[Data lines]

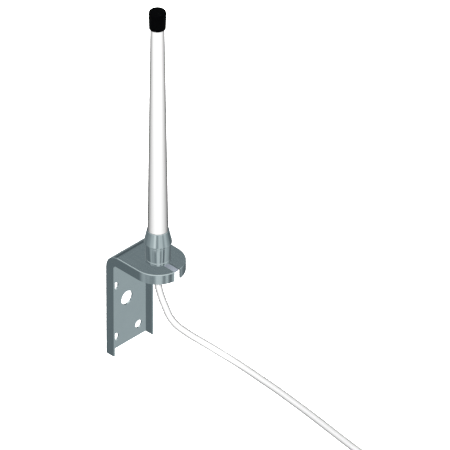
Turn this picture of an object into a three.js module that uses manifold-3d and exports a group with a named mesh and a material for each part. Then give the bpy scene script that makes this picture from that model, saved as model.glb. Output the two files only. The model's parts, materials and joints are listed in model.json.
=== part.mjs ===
// Omnidirectional whip antenna on a wall bracket, with its cable and its coaxial plug.
// Millimetres, +Z up. The wall is the plane y = 0 and the front faces -Y. The origin is the middle of
// the bracket's four screw holes, on its back face. The cable lies level with the bracket's foot.
import * as THREE from 'three';
import { mergeVertices } from 'three/addons/utils/BufferGeometryUtils.js';
import Module from 'manifold-3d';

const wasm = await Module();
wasm.setup();

// ---- Driving dimensions ----

const GAP = 0.3;                  // clearance between pieces that touch
const ROUND = 36;                 // sides of a large turned piece
const SMALL_ROUND = 24;           // sides of a small turned piece

const SHEET = 1.6;                // bracket
const PLATE_WIDTH = 45;
const PLATE_TOP = 63;
const PLATE_FOOT = -36;
const AXIS_REACH = 37;            // from the wall to the antenna's axis
const FLANGE_DEPTH = 9;
const OUTER_BEND = 14;
const INNER_BEND = 2.5;
const SCREW_HOLE = 7.2;
const SCREW_ACROSS = 26;
const SCREW_UPRIGHT = 50;
const CENTRE_HOLE = 12.5;
const CENTRE_HOLE_HEIGHT = 7.4;
const SLOT_WIDTH = 6.6;
const STUD_HOLE = 16.6;

const BASE_RADIUS = 10.4;         // metal base, heights above the bracket's top
const BASE_WASHER_TOP = 2.5;
const BASE_TOP = 17;
const SPIGOT_RADIUS = 6.1;        // the base's upper tube, inside the radome's foot
const SPIGOT_TOP = 26;
const SPIGOT_WALL = 2.5;
const COLLAR_BORE = 7.9;
const COLLAR_FOOT_RADIUS = 11.4;
const COLLAR_TOP_RADIUS = 9;
const COLLAR_TOP = 29.6;

const RADOME_FOOT = 18.8;         // radome and cap
const RADOME_FOOT_RADIUS = 8.45;
const RADOME_TIP_RADIUS = 5.55;
const RADOME_TIP = 237.3;
const RADOME_WALL = 1.2;
const CAP_BORE = 6;
const CAP_FOOT = 225.1;
const CAP_TOP = 241.1;
const CAP_FOOT_RADIUS = 6.8;
const CAP_TOP_RADIUS = 7.2;
const CAP_CHAMFER = 1;

const STUD_RADIUS = 8;            // stud, nut and washers
const STUD_BORE = 4.6;
const STUD_FOOT = -15;
const STUD_TOP = 12;
const NUT_FLATS = 24;
const NUT_HEIGHT = 7;
const FLAT_WASHER_RADIUS = 19.4;
const FLAT_WASHER_THICK = 1.5;
const LOCK_WASHER_RADIUS = 12.2;
const LOCK_WASHER_THICK = 2.2;
const LOCK_WASHER_SPLIT = 0.24;   // radians

const RELIEF_TOP = -5;            // strain relief
const RELIEF_PLUG_RADIUS = 4.3;
const RELIEF_SHOULDER_RADIUS = 6;
const RELIEF_SHOULDER = 1.8;
const RELIEF_NECK_RADIUS = 5;
const RELIEF_END = -21.4;
const RELIEF_END_RADIUS = 4.25;

const CABLE_RADIUS = 3;           // cable
const CABLE_SIDES = 10;

const HANK_TURNS = 1.5;           // turns in a layer, before the quarter turn that climbs to the next
const HANK_LAYERS = 6;
const HANK_INNER = 18.5;          // innermost turn's round ends, to the cable's centre
const HANK_STRAIGHT = 52.3;       // between the centres of the two round ends
const HANK_LIFT = 1.3;            // the ties under the hank raise it by this
const HANK_NEAR = new THREE.Vector3(7.5, -342.5, PLATE_FOOT + HANK_LIFT);
const HANK_BORE = HANK_INNER - CABLE_RADIUS;
const HANK_RADIUS = HANK_INNER + 2 * CABLE_RADIUS * HANK_TURNS + CABLE_RADIUS;
const HANK_HEIGHT = 2 * CABLE_RADIUS * HANK_LAYERS;

const TIE_WIDTH = 3.6;
const TIE_THICK = 1;
const TIE_HEAD = 5.4;
const TIE_HEAD_DEPTH = 3;
const TIE_ANGLE = (155 * Math.PI) / 180;

const LAST_TURN = 27.5;           // the cable's last turn on the hank, to its centre
const PLUG_LIFT = 5;              // from the hank's top to the plug's axis
const PLUG_START = 13;            // from the hank's far round end to the plug's cable end
const PLUG_NUT_FLATS = 8;

// The cable's free stretch, from the strain relief down to the surface and along it to the hank.
const CABLE_ROUTE = [
  [0, -37, 41.6], [0, -37.1, 39], [0.3, -37.6, 35], [1.2, -38.7, 28.8], [2.4, -40.3, 22],
  [3.8, -42.2, 15.4], [5.2, -44.2, 8.9], [7.6, -46.7, 2.8], [10.9, -49.6, -2.7],
  [14.9, -52.7, -7.6], [19, -55.9, -12.2], [23.3, -59.4, -16.6], [27.4, -63.2, -20.8],
  [31.2, -67.7, -24.7], [34.5, -74, -28.3], [36.9, -82.3, -30.9], [37.7, -92, -32.2],
  [37.5, -103.9, -32.8], [36.6, -117.9, -33], [35.4, -133.9, -33], [33.5, -151.7, -33],
  [31.2, -171.6, -33], [28.5, -191.4, -33], [25.2, -214.6, -33], [22, -238, -32.9],
  [20.8, -252, -32.7], [20.9, -265.5, -32.5], [22.7, -278.5, -32.3], [25.8, -290.5, -32],
  [29.6, -302, -31.8], [33.2, -313, -31.7], [35, -324, -31.7],
];

// The short end of the cable, from the hank's last turn over its top to the plug.
const CABLE_TAIL = [
  [-16.3, -408.6, 4.6], [-19.2, -400.9, 4.8], [-20, -393.8, 5.3], [-20, -387.3, 6], [-20, -382.1, 6.25],
];

// ---- Finishes ----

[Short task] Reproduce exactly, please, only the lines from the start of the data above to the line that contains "---- Driving dimensions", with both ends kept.

[Exercise response]
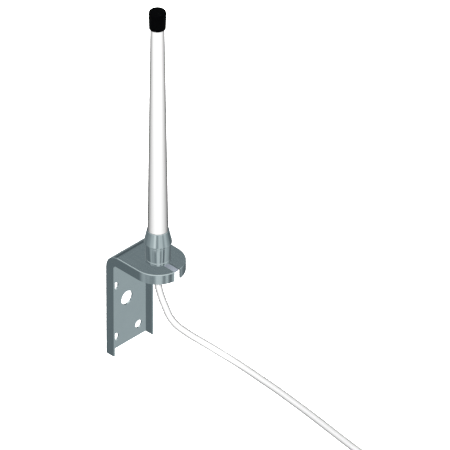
Turn this picture of an object into a three.js module that uses manifold-3d and exports a group with a named mesh and a material for each part. Then give the bpy scene script that makes this picture from that model, saved as model.glb. Output the two files only. The model's parts, materials and joints are listed in model.json.
=== part.mjs ===
// Omnidirectional whip antenna on a wall bracket, with its cable and its coaxial plug.
// Millimetres, +Z up. The wall is the plane y = 0 and the front faces -Y. The origin is the middle of
// the bracket's four screw holes, on its back face. The cable lies level with the bracket's foot.
import * as THREE from 'three';
import { mergeVertices } from 'three/addons/utils/BufferGeometryUtils.js';
import Module from 'manifold-3d';

const wasm = await Module();
wasm.setup();

// ---- Driving dimensions ----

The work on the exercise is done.